> _STATED GOAL_
Your task is to reproduce the material exactly.

— Begin SUPPLIED DATA —

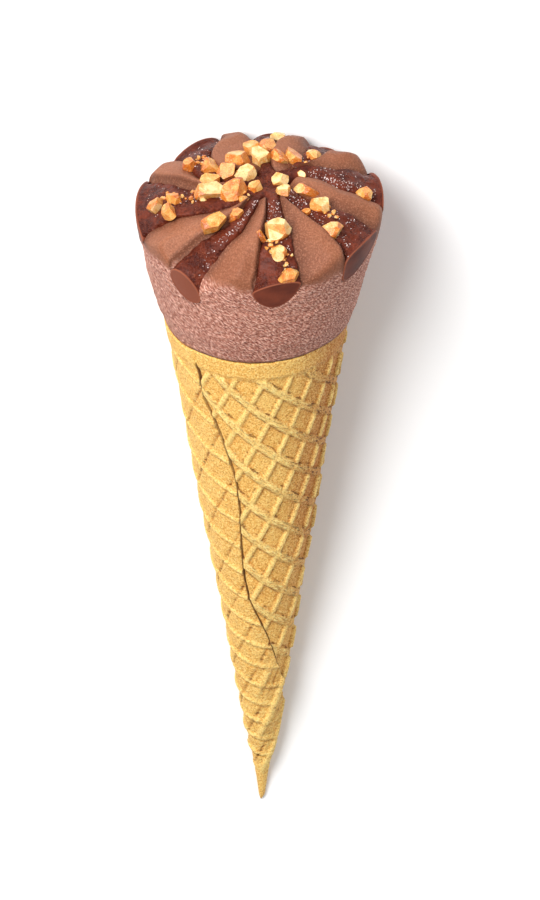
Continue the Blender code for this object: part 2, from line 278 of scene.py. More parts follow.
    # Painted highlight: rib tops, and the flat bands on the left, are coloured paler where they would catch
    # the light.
    rib = np.maximum(steep * (1 - flat), 0.75 * flat * (1 - 0.85 * turned)) * crisp_part + 0.9 * pressed_rib
    # Painted shade: dark lines along the feet of the ribs, mostly on the side turned from the light, and in
    # the pressed creases.
    foot = crisp_part * np.maximum(0.6 * ridge(np.abs(steep_away) - 0.95, 0.25) * (1 - flat),
                                   ridge(np.abs(flat_away) - 1.25, 0.3) * (1 - 0.8 * steep)
                                   * np.where(flat_away > 0, 1.0, 1.0 - 0.7 * turned))
    foot += 1.3 * pressed_part * creased
    # Painted shade: the batter is coloured darker and browner round to the right and higher up, the side
    # turned from the light.
    browned = smooth(azimuth + 6 * lumps(x, y, z, 9.0, 18), 14.0, 62.0)
    browned *= (1 - smooth(azimuth, 150.0, 220.0)) * (0.15 + 0.85 * smooth(height, 45.0, 100.0))
    fields = {"rib": rib,
              "foot": np.clip(foot, 0, 1),
              "crack": np.clip(crack * (0.5 + 0.7 * broken) + notch, 0, 1),
              "banded": crisp_part * flat * (1 - 0.6 * steep) + 0.35 * pressed_part}
    inside = np.zeros((len(inward), height.shape[1]))
    fields = {name: np.concatenate([values, inside]) for name, values in fields.items()}
    for name, values in (("browned", browned), ("along", along_rib), ("over", over_rib)):
        fields[name] = np.concatenate([values, inside + values[-1]])
    return round_skin("wafer_cone_skin", points, fields)


def linear(red, green, blue):
    """Linear colour from the 0 to 255 values a painter would mix."""
    def one(value):
        value /= 255.0
        return value / 12.92 if value <= 0.04045 else ((value + 0.055) / 1.055) ** 2.4
    return (one(red), one(green), one(blue), 1.0)


class Tone:
    """One value or colour in a finish; sums and products of tones add their own nodes."""

    def __init__(self, recipe, socket):
        self.recipe = recipe
        self.socket = socket

    def _math(self, operation, first, second):
        return self.recipe.node("ShaderNodeMath", {"operation": operation}, first, second)

    def __add__(self, other):
        return self._math("ADD", self, other)

    def __sub__(self, other):
        return self._math("SUBTRACT", self, other)

    def __rsub__(self, other):
        return self._math("SUBTRACT", other, self)

    def __mul__(self, other):
        return self._math("MULTIPLY", self, other)

    __radd__ = __add__
    __rmul__ = __mul__

    def clamp(self):
        return self.recipe.node("ShaderNodeClamp", {}, self)


class Recipe:
    """A finish in the making: a material whose nodes are added one call at a time."""

    def __init__(self, name):
        self.material = bpy.data.materials.new(name)
        self.material.use_nodes = True
        self.tree = self.material.node_tree
        self.shader = self.tree.nodes["Principled BSDF"]

    def node(self, kind, settings, *values, out=0, **named):
        """Any node, from its settings and its sockets' values or tones, in order or by name."""
        made = self.tree.nodes.new(kind)
        for key, value in settings.items():
            if key == "stops":
                ramp = made.color_ramp
                while len(ramp.elements) < len(value):
                    ramp.elements.new(1.0)
                for element, (place, colour) in zip(ramp.elements, value):
                    element.position = place
                    element.color = colour
            else:
                setattr(made, key, value)
        sockets = [s for s in made.inputs if s.enabled]
        pairs = list(zip(sockets, values))
        pairs += [(next(s for s in sockets if s.name == key.replace("_", " ")), value)
                  for key, value in named.items()]
        for socket, value in pairs:
            self.feed(socket, value)
        return Tone(self, [s for s in made.outputs if s.enabled][out])

    def feed(self, socket, value):
        if isinstance(value, Tone):
            self.tree.links.new(value.socket, socket)
        else:
            socket.default_value = value

    def field(self, name):
        """A value that the mesh carries at its points or faces."""
        return self.node("ShaderNodeAttribute", {"attribute_name": name}, out=2)

    def place(self):
        """Position on the object in millimetres."""
        here = self.node("ShaderNodeTexCoord", {}, out=3)
        return self.node("ShaderNodeVectorMath", {"operation": "SCALE"}, here, Scale=1.0 / MM)

    def noise(self, where, size, detail=2.0, roughness=0.5):
        return self.node("ShaderNodeTexNoise", {}, where, 1.0 / size, detail, roughness)

    def ramp(self, value, low, high):
        """0 to 1 as the value goes from low to high, which may be the lower of the two."""
        return self.node("ShaderNodeMapRange", {"clamp": True}, value, low, high, 0.0, 1.0)

    def mix(self, share, first, second):
        return self.node("ShaderNodeMix", {"data_type": "RGBA"}, share, first, second)

    def blotchy(self, field, first, second):
        """First colour where the field is low, the second where it is high."""
        return self.mix(self.ramp(field, 0.35, 0.65), linear(*first), linear(*second))

    def dab(self, colour, field, low, high, share, paint):
        """Colour with a share of paint over it where the field has gone from low to high."""
        return self.mix(self.ramp(field, low, high) * share, colour, linear(*paint))

    def bump(self, height, depth, strength=1.0):
        return self.node("ShaderNodeBump", {}, Strength=strength, Distance=depth * MM, Height=height)

    def wear(self, **sockets):
        """The finished material, with these values or tones on its shader."""
        for key, value in sockets.items():
            self.feed(self.shader.inputs[key.replace("_", " ")], value)
        return self.material


def baked_wafer():
    finish = Recipe("baked_wafer")
    here = finish.place()
    rib, foot, crack, banded, browned, along, over = (
        finish.field(name) for name in ("rib", "foot", "crack", "banded", "browned", "along", "over"))
    pulled = finish.node("ShaderNodeCombineXYZ", {}, along * 0.3, over, 0.0)
    streak = finish.noise(pulled, 0.42, 2.0, 0.6)
    dash = finish.noise(pulled, 0.75, 2.0, 0.5)
    patches = finish.noise(here, 14.0, 3.0, 0.6)
    mottle = finish.noise(here, 2.2, 3.0, 0.6)
    crumb = finish.noise(here, 0.42, 3.0, 0.7)
    batter = finish.blotchy(patches, (242, 190, 100), (234, 174, 82))
    batter = finish.dab(batter, mottle, 0.45, 0.75, 0.28, (214, 148, 62))
    # Painted shade: darker and browner round to the right, where the pale grain and streaks are also dimmed
    # and the dark dashes strengthened.
    batter = finish.mix(browned * 0.88, batter, linear(192, 112, 42))
    # Painted highlight: rib tops paler, a little more so within the painted shade on the right.
    batter = finish.mix(rib * (0.7 + browned * 0.15), batter, linear(255, 220, 132))
    batter = finish.dab(batter, crumb, 0.50, 0.64, 0.68 - browned * 0.15, (255, 232, 156))
    batter = finish.dab(batter, crumb, 0.49, 0.36, 0.62 + browned * 0.38, (156, 90, 34))
    batter = finish.dab(batter, streak, 0.54, 0.61, banded * (0.9 - browned * 0.8), (255, 230, 150))
    # Painted shade at the feet of the ribs and in the creases.
    batter = finish.dab(batter, mottle, 0.30, 0.60, foot * 0.7, (170, 100, 34))
    # Dark dashes along the flat bands, deepened by painted shade at the ribs' feet and round to the right.
    dashes_and_shade = (finish.ramp(dash, 0.45, 0.37) * (banded * 0.3 + foot * 0.9 + browned * banded * 0.7)).clamp()
    batter = finish.mix(dashes_and_shade * 0.9, batter, linear(104, 54, 16))
    batter = finish.mix(crack * 0.95, batter, linear(84, 40, 12))
    relief = crumb * 0.8 + mottle * 0.3 + streak * banded - dashes_and_shade
    return finish.wear(Base_Color=batter, Roughness=0.62 + crumb * 0.2 - rib * 0.08,
                       Normal=finish.bump(relief, 0.34), Subsurface_Weight=0.05, Specular_IOR_Level=0.3)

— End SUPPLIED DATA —

> _EXERCISE RESULT_
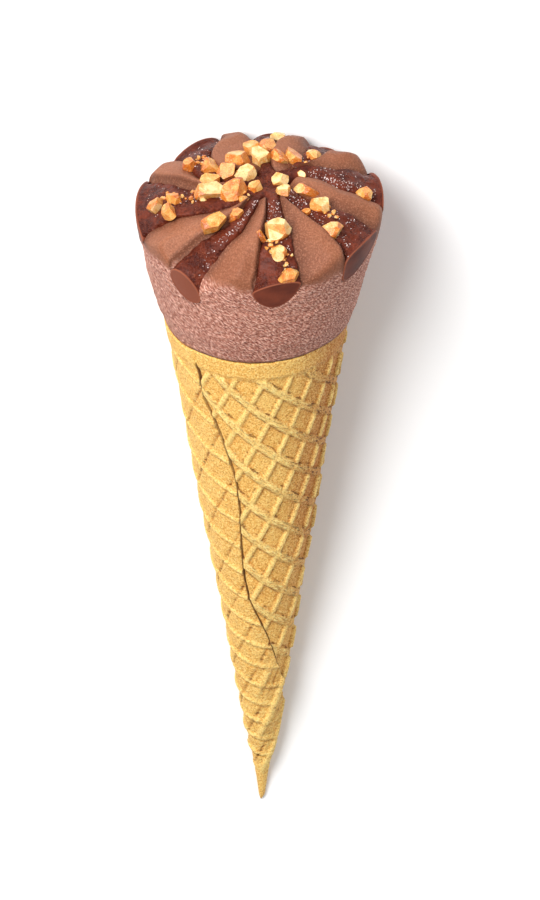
Continue the Blender code for this object: part 2, from line 278 of scene.py. More parts follow.
    # Painted highlight: rib tops, and the flat bands on the left, are coloured paler where they would catch
    # the light.
    rib = np.maximum(steep * (1 - flat), 0.75 * flat * (1 - 0.85 * turned)) * crisp_part + 0.9 * pressed_rib
    # Painted shade: dark lines along the feet of the ribs, mostly on the side turned from the light, and in
    # the pressed creases.
    foot = crisp_part * np.maximum(0.6 * ridge(np.abs(steep_away) - 0.95, 0.25) * (1 - flat),
                                   ridge(np.abs(flat_away) - 1.25, 0.3) * (1 - 0.8 * steep)
                                   * np.where(flat_away > 0, 1.0, 1.0 - 0.7 * turned))
    foot += 1.3 * pressed_part * creased
    # Painted shade: the batter is coloured darker and browner round to the right and higher up, the side
    # turned from the light.
    browned = smooth(azimuth + 6 * lumps(x, y, z, 9.0, 18), 14.0, 62.0)
    browned *= (1 - smooth(azimuth, 150.0, 220.0)) * (0.15 + 0.85 * smooth(height, 45.0, 100.0))
    fields = {"rib": rib,
              "foot": np.clip(foot, 0, 1),
              "crack": np.clip(crack * (0.5 + 0.7 * broken) + notch, 0, 1),
              "banded": crisp_part * flat * (1 - 0.6 * steep) + 0.35 * pressed_part}
    inside = np.zeros((len(inward), height.shape[1]))
    fields = {name: np.concatenate([values, inside]) for name, values in fields.items()}
    for name, values in (("browned", browned), ("along", along_rib), ("over", over_rib)):
        fields[name] = np.concatenate([values, inside + values[-1]])
    return round_skin("wafer_cone_skin", points, fields)


def linear(red, green, blue):
    """Linear colour from the 0 to 255 values a painter would mix."""
    def one(value):
        value /= 255.0
        return value / 12.92 if value <= 0.04045 else ((value + 0.055) / 1.055) ** 2.4
    return (one(red), one(green), one(blue), 1.0)


class Tone:
    """One value or colour in a finish; sums and products of tones add their own nodes."""

    def __init__(self, recipe, socket):
        self.recipe = recipe
        self.socket = socket

    def _math(self, operation, first, second):
        return self.recipe.node("ShaderNodeMath", {"operation": operation}, first, second)

    def __add__(self, other):
        return self._math("ADD", self, other)

    def __sub__(self, other):
        return self._math("SUBTRACT", self, other)

    def __rsub__(self, other):
        return self._math("SUBTRACT", other, self)

    def __mul__(self, other):
        return self._math("MULTIPLY", self, other)

    __radd__ = __add__
    __rmul__ = __mul__

    def clamp(self):
        return self.recipe.node("ShaderNodeClamp", {}, self)


class Recipe:
    """A finish in the making: a material whose nodes are added one call at a time."""

    def __init__(self, name):
        self.material = bpy.data.materials.new(name)
        self.material.use_nodes = True
        self.tree = self.material.node_tree
        self.shader = self.tree.nodes["Principled BSDF"]

    def node(self, kind, settings, *values, out=0, **named):
        """Any node, from its settings and its sockets' values or tones, in order or by name."""
        made = self.tree.nodes.new(kind)
        for key, value in settings.items():
            if key == "stops":
                ramp = made.color_ramp
                while len(ramp.elements) < len(value):
                    ramp.elements.new(1.0)
                for element, (place, colour) in zip(ramp.elements, value):
                    element.position = place
                    element.color = colour
            else:
                setattr(made, key, value)
        sockets = [s for s in made.inputs if s.enabled]
        pairs = list(zip(sockets, values))
        pairs += [(next(s for s in sockets if s.name == key.replace("_", " ")), value)
                  for key, value in named.items()]
        for socket, value in pairs:
            self.feed(socket, value)
        return Tone(self, [s for s in made.outputs if s.enabled][out])

    def feed(self, socket, value):
        if isinstance(value, Tone):
            self.tree.links.new(value.socket, socket)
        else:
            socket.default_value = value

    def field(self, name):
        """A value that the mesh carries at its points or faces."""
        return self.node("ShaderNodeAttribute", {"attribute_name": name}, out=2)

    def place(self):
        """Position on the object in millimetres."""
        here = self.node("ShaderNodeTexCoord", {}, out=3)
        return self.node("ShaderNodeVectorMath", {"operation": "SCALE"}, here, Scale=1.0 / MM)

    def noise(self, where, size, detail=2.0, roughness=0.5):
        return self.node("ShaderNodeTexNoise", {}, where, 1.0 / size, detail, roughness)

    def ramp(self, value, low, high):
        """0 to 1 as the value goes from low to high, which may be the lower of the two."""
        return self.node("ShaderNodeMapRange", {"clamp": True}, value, low, high, 0.0, 1.0)

    def mix(self, share, first, second):
        return self.node("ShaderNodeMix", {"data_type": "RGBA"}, share, first, second)

    def blotchy(self, field, first, second):
        """First colour where the field is low, the second where it is high."""
        return self.mix(self.ramp(field, 0.35, 0.65), linear(*first), linear(*second))

    def dab(self, colour, field, low, high, share, paint):
        """Colour with a share of paint over it where the field has gone from low to high."""
        return self.mix(self.ramp(field, low, high) * share, colour, linear(*paint))

    def bump(self, height, depth, strength=1.0):
        return self.node("ShaderNodeBump", {}, Strength=strength, Distance=depth * MM, Height=height)

    def wear(self, **sockets):
        """The finished material, with these values or tones on its shader."""
        for key, value in sockets.items():
            self.feed(self.shader.inputs[key.replace("_", " ")], value)
        return self.material


def baked_wafer():
    finish = Recipe("baked_wafer")
    here = finish.place()
    rib, foot, crack, banded, browned, along, over = (
        finish.field(name) for name in ("rib", "foot", "crack", "banded", "browned", "along", "over"))
    pulled = finish.node("ShaderNodeCombineXYZ", {}, along * 0.3, over, 0.0)
    streak = finish.noise(pulled, 0.42, 2.0, 0.6)
    dash = finish.noise(pulled, 0.75, 2.0, 0.5)
    patches = finish.noise(here, 14.0, 3.0, 0.6)
    mottle = finish.noise(here, 2.2, 3.0, 0.6)
    crumb = finish.noise(here, 0.42, 3.0, 0.7)
    batter = finish.blotchy(patches, (242, 190, 100), (234, 174, 82))
    batter = finish.dab(batter, mottle, 0.45, 0.75, 0.28, (214, 148, 62))
    # Painted shade: darker and browner round to the right, where the pale grain and streaks are also dimmed
    # and the dark dashes strengthened.
    batter = finish.mix(browned * 0.88, batter, linear(192, 112, 42))
    # Painted highlight: rib tops paler, a little more so within the painted shade on the right.
    batter = finish.mix(rib * (0.7 + browned * 0.15), batter, linear(255, 220, 132))
    batter = finish.dab(batter, crumb, 0.50, 0.64, 0.68 - browned * 0.15, (255, 232, 156))
    batter = finish.dab(batter, crumb, 0.49, 0.36, 0.62 + browned * 0.38, (156, 90, 34))
    batter = finish.dab(batter, streak, 0.54, 0.61, banded * (0.9 - browned * 0.8), (255, 230, 150))
    # Painted shade at the feet of the ribs and in the creases.
    batter = finish.dab(batter, mottle, 0.30, 0.60, foot * 0.7, (170, 100, 34))
    # Dark dashes along the flat bands, deepened by painted shade at the ribs' feet and round to the right.
    dashes_and_shade = (finish.ramp(dash, 0.45, 0.37) * (banded * 0.3 + foot * 0.9 + browned * banded * 0.7)).clamp()
    batter = finish.mix(dashes_and_shade * 0.9, batter, linear(104, 54, 16))
    batter = finish.mix(crack * 0.95, batter, linear(84, 40, 12))
    relief = crumb * 0.8 + mottle * 0.3 + streak * banded - dashes_and_shade
    return finish.wear(Base_Color=batter, Roughness=0.62 + crumb * 0.2 - rib * 0.08,
                       Normal=finish.bump(relief, 0.34), Subsurface_Weight=0.05, Specular_IOR_Level=0.3)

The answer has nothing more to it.